August Georg Wilhelm Pezold (9 August 1794 in Rakvere, Governorate of Estonia, Russian Empire – 12 March 1859 in Saint Petersburg) was a Baltic German painter and lithographer.

== Biography ==
Pezold's father was a doctor. Both of his parents died while he was still a child and he was raised by the Rehbinder family (former patients of his father) at their estate in Udriku, Estonia. He then attended the "Domschule" (Cathedral School) in Tallinn.

From 1812 to 1814, he followed in his father's footsteps; studying medicine at the Imperial University of Dorpat (Tartu). After that, he devoted himself to art and accompanied his friend, Otto Friedrich Ignatius, to Berlin, where they enrolled at the Academy of Arts.

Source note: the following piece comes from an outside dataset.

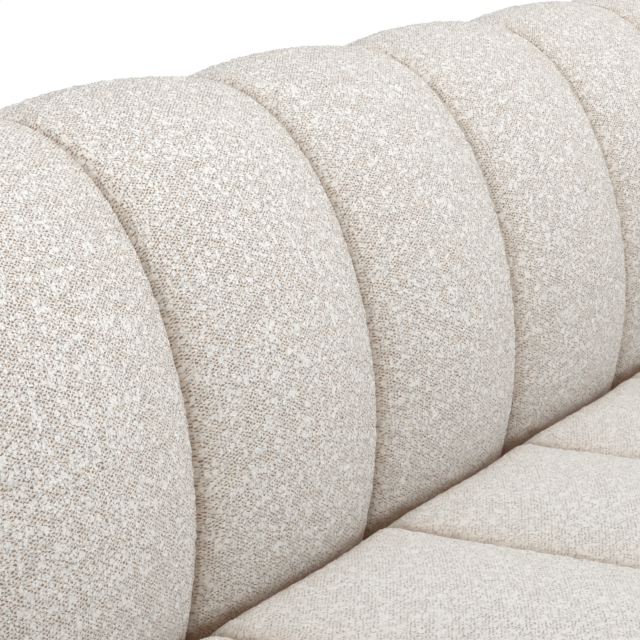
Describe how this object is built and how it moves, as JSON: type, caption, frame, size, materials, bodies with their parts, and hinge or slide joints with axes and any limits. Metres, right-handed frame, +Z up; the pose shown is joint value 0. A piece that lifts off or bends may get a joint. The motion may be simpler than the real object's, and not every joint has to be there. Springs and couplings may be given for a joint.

From 1815 to 1816, he studied at the Academy of Fine Arts Vienna. After a year, he, Ignatius and Gustav Adolf Hippius spent two years travelling in Italy, then a year in Switzerland. After detours to Paris and London, he returned to Estonia in 1821.

Pezold worked primarily as a portrait painter, both there and in Livonia, primarily Riga. From 1824 to 1830, he was a drawing teacher at the Smolny Institute in Saint Petersburg. He later travelled throughout central Europe and Finland but had to return home in 1837 due to the accidental deaths of two of his sons and his wife's subsequent illness. He was named a "free-artist" by the University of Saint Petersburg in 1839.

In 1842, he became one of the founders of the Estonian Literary Society and began teaching at the University in Saint Petersburg. In 1854, he was appointed a member of the Imperial Academy of Arts.

In addition to his portraits and some landscapes, he painted scenes of rural life and the peasantry in what later would be called the Naïve style. He has also been referred to as a practitioner of Estonian Biedermeier.